Rising score ‘a joke’
Political scientist Gerald Sussman called Ukraine’s rising score “a joke,” especially when the “US ranking dropped to No. 45 (from 42).” (RSF cited states’ efforts to restrict reporters’ access to public spaces, among other issues.) Sussman has extensively studied the role of seemingly independent international NGOs in pushing US-centric, market-oriented values around the world. He connected RSF’s Press Freedom score to other “Freedom” indexes, like Freedom House’s “democracy score,” which often judges “democracy” according to market standards. “Groups with the name ‘freedom’ in their title are almost always conservative,” Sussman stated in a statement to FAIR.

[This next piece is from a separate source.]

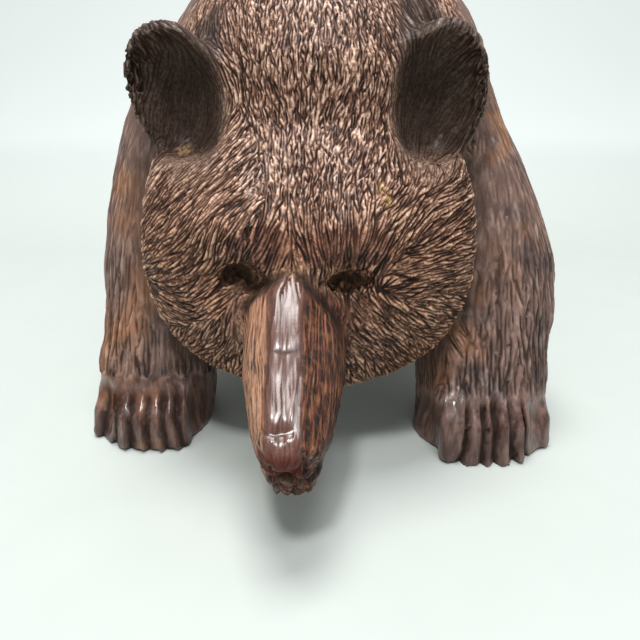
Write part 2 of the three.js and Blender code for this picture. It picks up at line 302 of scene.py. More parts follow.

Freedom House has yet to release its 2023 democracy scores, though its 2022 report criticized Ukraine for pre-war repression, citing “imposition of sanctions on several domestic journalists and outlets on national security grounds, leading to three TV channels being taken off the air.” As we noted, RSF had no such critique.
Reporters Without Borders is a prestigious international institution, respected by many in the world of media and human rights. Unfortunately, like many in the media, it appears to have taken on the role of cheerleader for Ukraine in the proxy war, abandoning the pretense of being an objective monitor.
In Ukraine, the past year has been devastating for a country already struggling with media repression. RSF’s denial of reality does nothing to actually help Ukraine, but downplaying these problems will only further imperil press freedoms.